On Wednesday, the National Republican Congressional Committee launched an ad targeting former Kansas City mayor Kay Barnes, who is challenging Rep. Sam Graves (R) of Missouri and who served on Fannie Mae's national advisory board.
"Kay Barnes was so anxious to push unsound policies at Fannie Mae with her own disastrous plans that she failed to account for the long-term consequences that these policies would eventually sow," said NRCC spokesman Ken Spain in a statement.
Republicans at this week's hearings of the House Committee on Government Oversight and Reform challenged chairman Henry Waxman (D) of California for not scheduling an investigation of the role of Fannie and Freddie in the current crisis.
Republicans blame the Clinton administration and Fannie Mae director Franklin Raines for lowering policy standards and increasing subprime loans to new, dangerous levels in 1999. They cite GOP initiatives going back to 2002 to rein in these activities, thwarted by Democrats.
"Given that the housing market is what brought down everyone else, why wouldn't we start with Fannie Mae and Freddie Mac," who worked their will in Congress, said Rep. Christopher Shays (R) of Connecticut at Monday's hearing. "Why are we looking at everyone else but Congress?"

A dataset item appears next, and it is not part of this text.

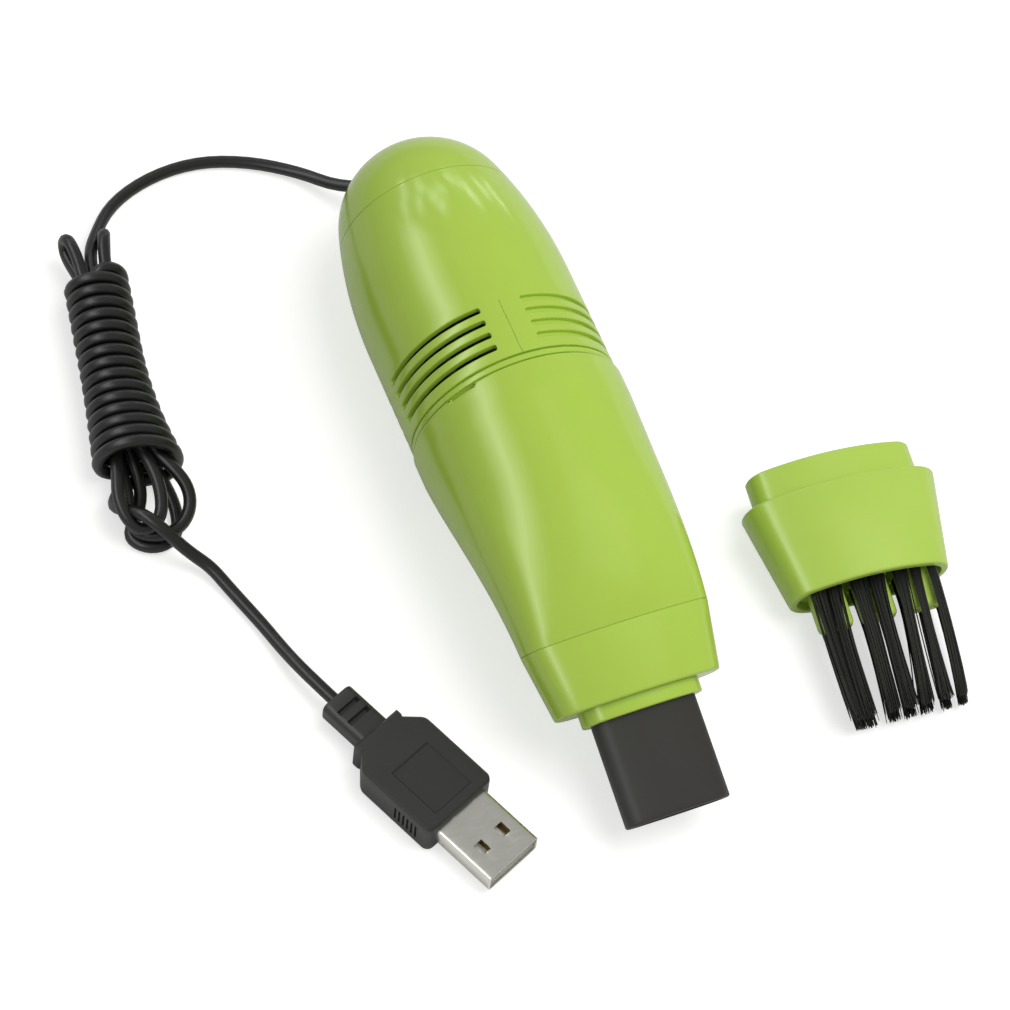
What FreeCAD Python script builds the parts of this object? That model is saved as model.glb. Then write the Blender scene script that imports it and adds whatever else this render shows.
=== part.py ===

Chairman Waxman responded that the majority staff is looking into Fannie and Freddie. "Freddie and Fannie had people in charge when Clinton was president that got excessive salaries and bonuses, but so did [appointees] by President Bush," he said. For many Democrats, the expansion of home ownership to families long shut out of the housing market was a values issue, but it's put them on the defensive.
"You have to take a look at what happened with regulation over the last eight years," says Rep. Rosa DeLauro (D) of Connecticut. "Fannie and Freddie have been the institutions that have been counted on for that American dream of home ownership. It may be there were some unintended consequences."
Until last month, Fannie Mae and Freddie Mac were government-sponsored enterprises that dominated the US home mortgage business. In 2008, they purchased about 80 percent of all new home mortgages in the US, and repackaged them as mortgage-backed securities, aka "troubled assets" in the Treasury Department's new $700 billion financial rescue package.
They were also powerful players in the Washington lobby scene. Since 1990, Fannie Mae and Freddie Mac have contributed more than $9.7 million to federal campaigns, according to the Center for Responsive Politics in Washington. They spent some $7.4 million in lobbying in the first six months of 2008 alone.
Fannie and Freddie also managed vast charitable operations that covered nearly every congressional district.